Unfortunately, the chances of reform in this area are very low.  For one thing, there is no large public demand for reining in the Court’s power of judicial review.  While polls show there is widespread public dissatisfaction with the Court and some of its decisions, most Americans do not seem concerned about the excessive power of that body.  A little over half of Americans believe that the Supreme Court should have the final say over which laws are constitutional, while just 21 percent say the Court should not have that power. Most Americans have grown up with this practice and seem to assume (mistakenly) that it is the natural role of the courts in any democracy. Also, with many people concerned with what they see as an attack on civil liberties by the Trump administration, some may be hesitant at this time to limit or eliminate this judicial check on administrative power.

Most Americans have grown up with judicial review and seem to assume (mistakenly) that it is the natural role of the courts in any democracy.
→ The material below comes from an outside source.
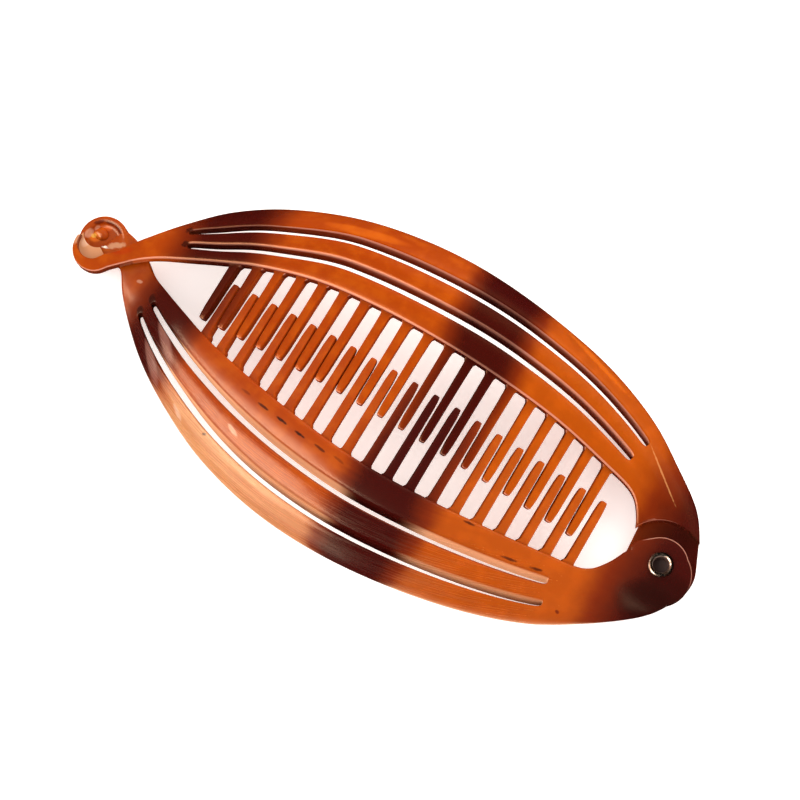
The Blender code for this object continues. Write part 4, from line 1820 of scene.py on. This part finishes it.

Also working against change in this area are some substantial political obstacles. For example, most attempts to drastically limit the powers of the Court would probably necessitate a constitutional amendment.  And, of course, amendments are extremely difficult to pass even when there is large public support for them.

Sunstein’s “minimalism” or the Danish “deference to parliament” approach would not require a constitutional amendment, but they would require a radical change in the way justices see themselves and their role in our political system.  And at this point, there is no indication that members of the Court are contemplating voluntarily reining in their own power in this way.

For all these reasons, it seems that for the foreseeable future we are stuck with judicial review and the ever-growing power of the Supreme Court.  This institutional threat to our democratic values and processes is likely to persist and perhaps even worsen.